To be included in the Holeton Award competition, the student must register for the conference as a CPB section member and submit a pdf version of the poster no later than 1 week prior to the start of the Annual Conference, (according to instructions on the conference webpage) for a pre-conference judging phase. The following are guidelines for the award.

  1. The recipient will be selected by a committee of at least three judges.
  2. Candidates will be judged both on the quality of scientific content, the poster and its presentation and knowledge of the subject area.
  3. Candidates must either currently be students or have completed their degree within the past year. They must present work completed towards their degree.
  4. The candidate must be the first author on the presentation and must be the person directly responsible for the majority of work presented on the poster.
  5. All students who select the CPB Section on the registration form who submit a pdf of their poster, and who are first author are eligible unless they fall under rules 6 or 7 below. The judges reserve the opportunity to widen the field of participants to all students who select the CPB Section and are first author if the need arises.
  6. Students winning the Helen Battle Award are ineligible to win the George F. Holeton Prize in that year. Applicability of this rule will be determined by consultation between the Battle and Holeton evaluation committees just prior to final confirmation of decisions.
  7. The George F. Holeton Prize of the CPB Section cannot be awarded to a previous recipient of the prize.
Application deadline

Abstract submission and pdf submission deadlines for the Annual Conference.

Selection Procedures

George F. Holeton


  • Born Gull Lake, Saskatchewan 1941
  • Died 1980
  • B.Sc. University of Calgary 1964
  • M.A. University of British Columbia. Supervisor Dave Randall
  • Ph.D. University of Bristol. Supervisor George M. Hughes
  • Post-doctoral Fellowship University of British Columbia with David Jones 1970
  • University of Toronto faculty member to 1980
  • Research on respiratory and circulatory function of fish including responses to polar and acidic environments.

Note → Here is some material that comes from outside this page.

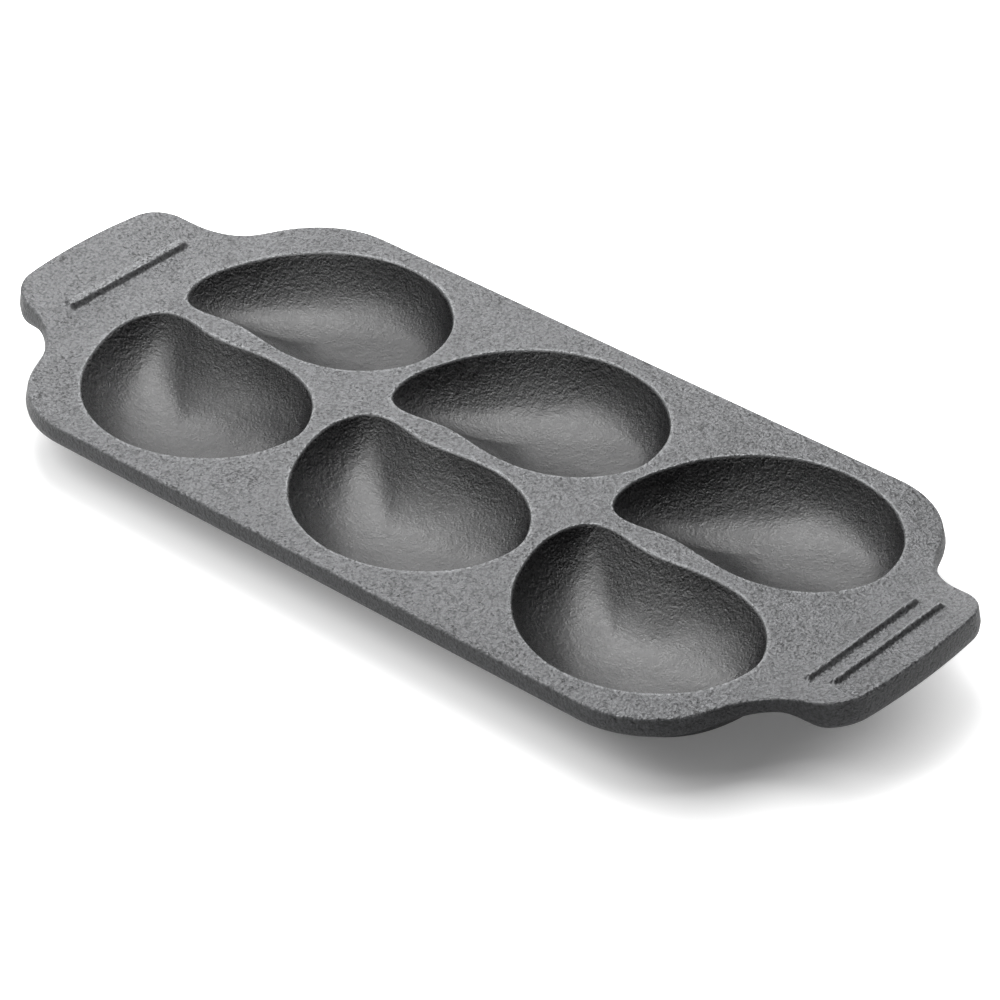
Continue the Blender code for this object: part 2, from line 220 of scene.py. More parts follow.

  • The George F. Holeton Memorial Symposium - Respiratory Physiology of Fish and Amphibia, CSZ Annual Meeting May, 1981
  • George Holeton Award named


  • George F. Holeton Memorial Fund University of Toronto


  • Machin, J. and A. Forester. 1980. George Francis Holeton 1941-1980. CSZ Bull. 11(4): 11-12.


  • 2016 - Kurtis Turnbull, Western University. Does microhabitat, phenology and metabolic plasticity reduce overwintering energy use in the western bean cutworm?
  • 2015 - Stephanie Hans, University of Manitoba.
  • 2014 - Louise Tunnah, Mount Allison University.
  • 2013 - Elizabeth Ferreira, University of British Columbia.
  • 2012 - Isabel Costa, Memorial University of Newfoundland.
  • 2011 - Joshua Pemberton, University of Alberta.
  • 2010 - Caleih Robertson, Mount Allison University.
  • 2009 - Adriano Senatore, University of Waterloo.
  • 2008 - Marie-Pierre Schippers, McMaster University.
  • 2007 - Zhaohong Qin University of Ottawa.
  • 2006 - Gabrielle Tompkins, University of Alberta.
  • 2005 - Matthew E. Pamenter, University of Toronto.
  • 2004 - Sara Alderman, University of Guelph. Cloning of corticotropin-releasing factor-binding protein and mRNA expression in the central nervous system of rainbow trout (Oncorhynchus mykiss).
  • 2003 - Michael L. Anstey, Queen's University. Environmental stress modulates the encoding properties of a motion detecting interneuron in Locusta migratoria.
  • 2002 - Christine M. Mesa, University of Alberta. Expression of disease resistance genes in the duck.
  • 2001 - Ian W. McIntyre, University of Manitoba. Body oxygen stores, aerobic dive limits and diving behaviour of the star-nosed mole, Condylura cristata, with comparisons to non-aquatic talpids.
  • 2000 - Marcus Freeman, University of Guelph. Sarcomere length and force changes in frog semitendinosus muscle during passive stretch.